His maturity did not extinguish the exuberance of youth, however, and his family and friends recall an accident-prone teenager whose constant basketball dribbling meant that picture frames and fragile ornaments did not last long.

"He loved basketball," his mother said yesterday. "If you come into my house, you'll see that most of the pictures are in frames, but with no glass in them, because he would bounce the ball in the house. He knew he shouldn't, but he would bounce that ball!"

Taylor and Barton, cousins, grew up in the same area as Anthony. They were members of large, well-known families entrenched on the sprawling council estates of Huyton.

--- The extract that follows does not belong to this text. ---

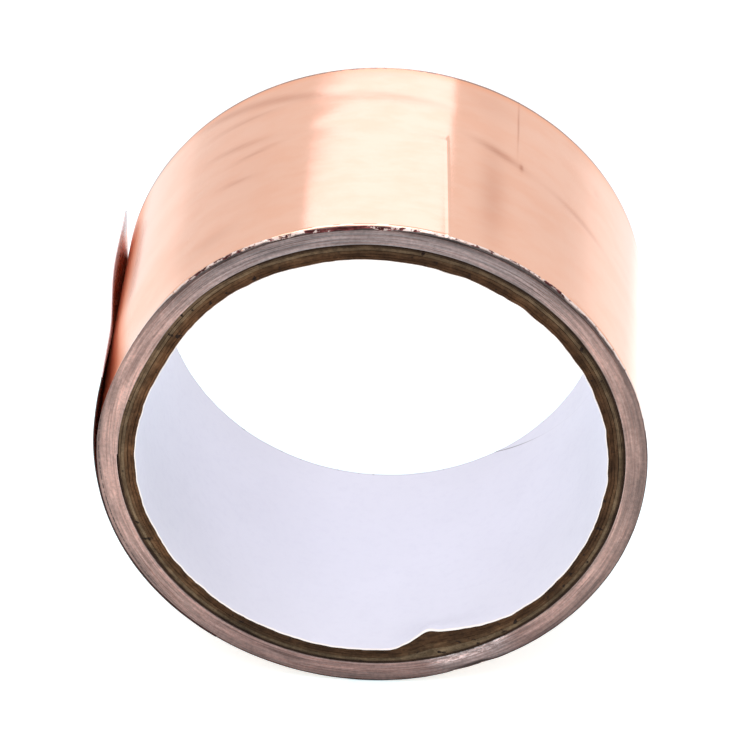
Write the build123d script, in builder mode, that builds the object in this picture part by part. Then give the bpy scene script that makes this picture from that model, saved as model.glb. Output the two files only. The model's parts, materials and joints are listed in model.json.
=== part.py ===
from build123d import *
import os
from math import ceil, cos, degrees, radians, sin

# A roll of copper foil tape on a spiral-wound paperboard core. Millimetres.
# The origin is the centre of the bore, Y runs along the bore, Z is up, and the roll stands on
# its rim. Angles are seen from the -Y end: 0 at +X, 90 at +Z. The tape is wound clockwise from
# the inside out, and its loose end stands off the roll at the -X side.

# Core: the bore fits 3 inch spindles, and the tape is 2 inches wide.
bore_radius = 38.1
tape_width = 50.8
lining_thickness = 0.2
ply_thickness = 0.54
ply_names = ["core_inner_ply", "core_second_ply", "core_middle_ply", "core_fourth_ply", "core_outer_ply"]

# Tape layers, from the face that lies on the roll to the bright outer face.
liner_thickness = 0.09
adhesive_thickness = 0.03
foil_thickness = 0.035
tape_thickness = liner_thickness + adhesive_thickness + foil_thickness
layers = [
    ("liner", 0, liner_thickness),
    ("adhesive", liner_thickness, liner_thickness + adhesive_thickness),
    ("foil", liner_thickness + adhesive_thickness, tape_thickness),
]

# Winding: the degrees that the tape turns through from its inner end, at 180 degrees, to where
# the outer wrap begins and to where it leaves the roll.
peel_angle = -125
wrap_begin = 41 * 180 - peel_angle
wrap_end = wrap_begin + 360

# Loose stretch: where it bends, and the clearance under it at the start, middle and end of the
# strip next to the roll and of the tail. The tail stands off more at its far edge.
fold_angle = -160
tip_angle = -199
strip_clearance = [0.10, 0.12, 0.25]
tail_near_clearance = [0.25, 0.30, 0.75]
tail_far_clearance = [0.25, 0.40, 2.30]
bonded_share = 0.25
bend_gap = 0.10
foil_peel_gap = 0.04

core_radius = bore_radius + lining_thickness + len(ply_names) * ply_thickness
centre_shift = tape_thickness / 4
rolled_radius = core_radius + centre_shift + tape_thickness * (wrap_end // 180) / 2
bend_gap_angle = degrees(bend_gap / rolled_radius)


def polar(radius, angle):
    return (radius * cos(radians(angle)), radius * sin(radians(angle)))


def save(piece, name):
    piece.part.label = name
    export_step(piece.part, f"parts/{name}.step")


def wound_line(height, begin, end):
    """Draw the wound tape's line at a height above its inner face, and return its two ends.

    Half circles about two centres, half a tape thickness apart, join smoothly, and each is half
    a tape thickness larger than the one before.
    """
    ends = []
    for half_turn in range(begin // 180, ceil(end / 180)):
        above = half_turn % 2 == 0
        lead = max(begin - 180 * half_turn, 0)
        arc = CenterArc(
            center=(centre_shift if above else -centre_shift, 0),
            radius=core_radius + centre_shift + height + half_turn * tape_thickness / 2,
            start_angle=(180 if above else 0) - lead,
            arc_size=lead - min(end - 180 * half_turn, 180),
        )
        ends += [arc @ 0, arc @ 1]
    return ends[0], ends[-1]


def wound_outline(begin, end, low, high):
    """Draw the cross-section of a wound layer between two heights above the tape's inner face."""
    low_start, low_end = wound_line(low, begin, end)
    high_start, high_end = wound_line(high, begin, end)
    Line(low_start, high_start)
    Line(low_end, high_end)


def loose_outline(clearances, angles, low, high, share=(0, 1)):
    """Draw the cross-section of a loose layer, or of a share of its length."""
    sides = []
    for height in (low, high):
        radii = [rolled_radius + clearance + height for clearance in clearances]
        points = [polar(radius, angle) for radius, angle in zip(radii, angles)]
        whole = ThreePointArc(*points, mode=Mode.PRIVATE)
        sides.append(ThreePointArc(whole @ share[0], whole @ (sum(share) / 2), whole @ share[1]))
    Line(sides[0] @ 0, sides[1] @ 0)
    Line(sides[0] @ 1, sides[1] @ 1)


os.makedirs("parts", exist_ok=True)

# --- Core: a white lining and five kraft plies, glued one on the other

with BuildPart() as core_lining:
    with BuildSketch(Plane.XZ):
        Circle(bore_radius + lining_thickness)
        Circle(bore_radius, mode=Mode.SUBTRACT)
    extrude(amount=tape_width / 2, both=True)
save(core_lining, "core_lining")

for index, name in enumerate(ply_names):
    ply_radius = bore_radius + lining_thickness + index * ply_thickness
    with BuildPart() as ply:
        with BuildSketch(Plane.XZ):
            Circle(ply_radius + ply_thickness)
            Circle(ply_radius, mode=Mode.SUBTRACT)
        extrude(amount=tape_width / 2, both=True)
    save(ply, name)

# --- Winding: liner, adhesive and foil wound together, then the outer wrap that covers them

for layer, low, high in layers:
    for name, begin, end in ((f"{layer}_windings", 0, wrap_begin), (f"outer_wrap_{layer}", wrap_begin, wrap_end)):
        with BuildPart() as winding:
            with BuildSketch(Plane.XZ):
                with BuildLine():
                    wound_outline(begin, end, low, high)
                make_face()
            extrude(amount=tape_width / 2, both=True)
        save(winding, name)

# --- Peeled strip: the stretch after the outer wrap, which comes away from the roll first

strip_angles = [peel_angle - bend_gap_angle, (peel_angle + fold_angle) / 2, fold_angle]

for layer, low, high in layers:
    with BuildPart() as strip:
        with BuildSketch(Plane.XZ):
            with BuildLine():
                loose_outline(strip_clearance, strip_angles, low, high)
            make_face()
        extrude(amount=tape_width / 2, both=True)
    save(strip, f"strip_{layer}")

# --- Tail: the free end. Its liner is whole. Foil and adhesive stay bonded to the liner over
# the first share of its length, and the rest of them peels off it.

tail_angles = [fold_angle - bend_gap_angle, (fold_angle + tip_angle) / 2, tip_angle]
bend_gap_share = bend_gap_angle / (fold_angle - tip_angle)
tail_pieces = [("tail_liner", 0, liner_thickness, (0, 1))]
for layer, low, high in layers[1:]:
    tail_pieces.append((f"bonded_{layer}", low, high, (0, bonded_share)))
    lifted = (low + foil_peel_gap, high + foil_peel_gap)
    tail_pieces.append((f"tail_{layer}", *lifted, (bonded_share + bend_gap_share, 1)))

for name, low, high, share in tail_pieces:
    with BuildPart() as tail:
        with BuildSketch(Plane.XZ.offset(tape_width / 2)):
            with BuildLine():
                loose_outline(tail_near_clearance, tail_angles, low, high, share)
            make_face()
        with BuildSketch(Plane.XZ.offset(-tape_width / 2)):
            with BuildLine():
                loose_outline(tail_far_clearance, tail_angles, low, high, share)
            make_face()
        loft(ruled=True)
    save(tail, name)
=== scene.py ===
import json
import math

import bpy
import numpy as np
from mathutils import Matrix, Quaternion, Vector


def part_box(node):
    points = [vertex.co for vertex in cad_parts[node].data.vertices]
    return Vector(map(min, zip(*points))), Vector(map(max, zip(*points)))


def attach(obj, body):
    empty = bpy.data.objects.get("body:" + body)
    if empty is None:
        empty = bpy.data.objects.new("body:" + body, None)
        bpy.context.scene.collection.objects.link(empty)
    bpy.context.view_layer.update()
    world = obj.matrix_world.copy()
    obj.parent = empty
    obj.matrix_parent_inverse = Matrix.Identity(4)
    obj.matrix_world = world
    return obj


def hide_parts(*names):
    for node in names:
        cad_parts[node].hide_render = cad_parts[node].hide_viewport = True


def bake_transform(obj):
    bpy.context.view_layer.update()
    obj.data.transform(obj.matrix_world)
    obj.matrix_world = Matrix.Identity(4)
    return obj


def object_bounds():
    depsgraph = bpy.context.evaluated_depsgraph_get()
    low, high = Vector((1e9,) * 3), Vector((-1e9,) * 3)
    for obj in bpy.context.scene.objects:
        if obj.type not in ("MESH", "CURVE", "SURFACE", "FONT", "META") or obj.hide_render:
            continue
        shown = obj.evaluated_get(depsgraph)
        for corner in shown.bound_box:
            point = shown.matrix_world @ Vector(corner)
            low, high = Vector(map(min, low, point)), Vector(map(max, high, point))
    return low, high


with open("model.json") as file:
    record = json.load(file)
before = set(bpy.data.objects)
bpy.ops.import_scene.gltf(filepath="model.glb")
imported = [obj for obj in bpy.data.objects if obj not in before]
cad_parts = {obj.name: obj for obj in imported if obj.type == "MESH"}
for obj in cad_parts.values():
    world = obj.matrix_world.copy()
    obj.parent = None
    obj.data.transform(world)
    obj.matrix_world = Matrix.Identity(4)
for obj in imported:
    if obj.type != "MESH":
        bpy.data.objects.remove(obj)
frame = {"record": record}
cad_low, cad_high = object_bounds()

# A roll of copper foil tape, its loose end lifting off the roll. Metres, in the CAD frame: the
# bore runs along Y, and angles are seen from the -Y end, 0 at +X and 90 at +Z. The tape is
# wound clockwise from the inside out, so its angle falls as it is followed outwards. Colours
# are linear. Places inside the materials are in millimetres, but noise over object space and
# the depths of bumps go by metres.

MM = 0.001

# ---------------------------------------------------------------- dimensions from the frame

MOUNTS = {mount["name"]: mount for mount in frame["record"]["mounts"]}
HALF_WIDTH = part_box("core_lining")[1].y
CORE_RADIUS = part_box("core_outer_ply")[1].x
BORE_RADIUS = MOUNTS["core_bore"]["dims"]["r_mm"] * MM
PLY_NODES = ["core_inner_ply", "core_second_ply", "core_middle_ply", "core_fourth_ply", "core_outer_ply"]
PLY_RADII = [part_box("core_lining")[1].x] + [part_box(node)[1].x for node in PLY_NODES]

LINER, ADHESIVE, FOIL = 0.09 * MM, 0.03 * MM, 0.035 * MM
TAPE = LINER + ADHESIVE + FOIL
LAYERS = {"liner": (0, LINER), "adhesive": (LINER, LINER + ADHESIVE), "foil": (LINER + ADHESIVE, TAPE)}
# The winding is drawn as half turns about two centres, this far to either side of the axis.
CENTRE_SHIFT = TAPE / 4

# Angles where the tape leaves the roll, bends, parts from its liner and ends.
PEEL_ANGLE, FOLD_ANGLE, PEEL_OFF_ANGLE, TIP_ANGLE = 235.0, 200.0, 190.3, 161.0
# Degrees that the tape turns through from its inner end, which is at 180 degrees, up to the
# outer wrap's end, to its beginning and to the free end.
WRAP_END = 43 * 180 + 125
WRAP_BEGIN = WRAP_END - 360
TAPE_TURNED = WRAP_END + PEEL_ANGLE - TIP_ANGLE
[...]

Taylor, 20, was expelled from school and has nine previous convictions dating back to 1999. With a reputation for violence, he was once seen brandishing a hunting knife in the Huyton Park pub and boasting "someone's going to get this tonight".

Weeks later, he was thrown out of the same pub for wielding a canister of CS gas.

His chosen career was burglary, and he regularly targeted the hotels of North Wales to steal safes and other valuables.

Barton, who left school at 14, wanted to join the army but failed the entrance exam - scoring just 19 per cent when the minimum pass mark was 50 per cent. He tried his hand at roofing and forklift truck driving, but failed to hold down a steady job. Instead, he chose to follow Taylor's career path and became an accomplice in his burglaries, for which he earned about 100 a time.

The pair were planning to go out stealing on the night of Anthony's murder, and that lunchtime they had tried to break into a house in nearby Rainhill to steal a quad bike. When they saw a man waiting for a bus nearby, Taylor threatened him, despite the fact that he was wearing a neck brace and was with his two-year-old son.

After the killing, Barton and Taylor found funds and a car to take them to Dover, from where they sailed to France, then drove to Amsterdam. Five days later they returned, voluntarily, to surrender. Both had been due to stand trial, but at the last minute Taylor pled guilty. Barton, however, brazened it out, initially blaming Anthony's cousin for starting a fight and then denying any part in the killing.

It was to no avail. The jury of seven women and five men deliberated for just over seven hours before returning a unanimous guilty verdict.

Yesterday, Gee Walker sat down with Anthony's 20-year-old sister Dominique in a coffee room at the Grace Family Church, in Liverpool, where the Walkers worship and where Anthony was a youth leader, to look back over his life. They sat close together, holding each other's hands and clutching a tissue. They cried, but also smiled and laughed, particularly when recalling Anthony's humour and love of sport and music.

Anthony was the joker of the pack, they agreed, the one who would put the funny side of things. But he was going places too, they said. He knew exactly what he wanted to be. He was his own person. He knew he wanted to be a lawyer. They didn't think anything would stop him. He had seen the black judges in the US and said he'd be one too.

He was in training to be a good man, his mother said, so when it came to making decisions in the home, they made them together. She was preparing him to be a good husband and father, and he would have been, she said, and now that was gone; it had all been taken away from them, and she didn't understand why, or what they should do now.

"For instance, he would wash up on a Tuesday, he was one of the few who would commit himself to that chore," she said. "On Tuesday nights now, nobody can wash up. He would mow the lawn on a Thursday. Now, none of us can mow the lawn.

"There is just this massive absence in the house, this massive long pause. And we think, 'when is this going to end?' I go in the kitchen and I still make his tea.

"I'm counting out the potatoes, one, two, three, and I'm still putting a potato in for him. I still put an extra meal aside which no-one will touch. No-one dares to say who it belongs to. We'll never get over this. Someone has taken a piece of my heart. How do you mend a broken heart?"